There is little doubt that we need many more female Southasians in academia, media, business, diplomacy, and politics. But our common experience shows that matriarchal leaders are mirror images of their patriarchal predecessors. The women who succeed in life become as insensitive as men. The challenge then is how to get more feminine, if not feminist, women in public life in Southasia.

Several likely solutions are suggested by TV Talking Heads, print Big Foot pens, and radio Loud Mouths. Most of them end up stressing the supposed role of education in the emancipation of women. That is a suggestion that can never go wrong. But given the snail's pace of spread of female education in the region, it will be quite a while before we will get women-like-women in positions of power and authority. Meanwhile, why not tinker with a change of diet to free our Maa jis and Ammas from rolling endless number of rotis for the insatiable hunger of the ever increasing brood?

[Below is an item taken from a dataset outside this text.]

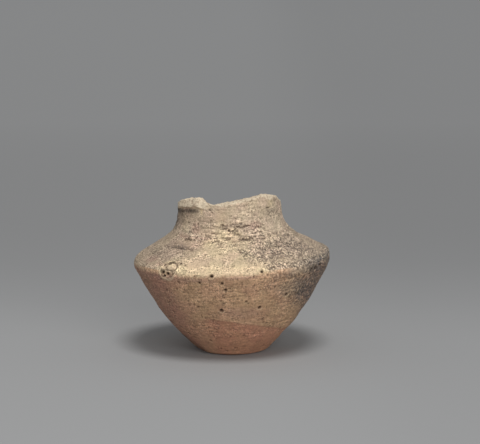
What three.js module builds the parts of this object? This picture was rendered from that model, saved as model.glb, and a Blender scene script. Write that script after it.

Did you know that the three of the eight biggest countries of the world (in terms of population) are in Southasia, and that the rate of population increase in Pakistan is close to 2.7 percent?

We must eat less rotis, and go back to gruels like Dhindo (maize), Dalia (pulses), or Khichadi (rice and pulses) before we mature into eating sprouts that set the women free from the chulha-chowka (hearth and wash) routine. The earthen bowls must return to replace the grain-plates that we eat from.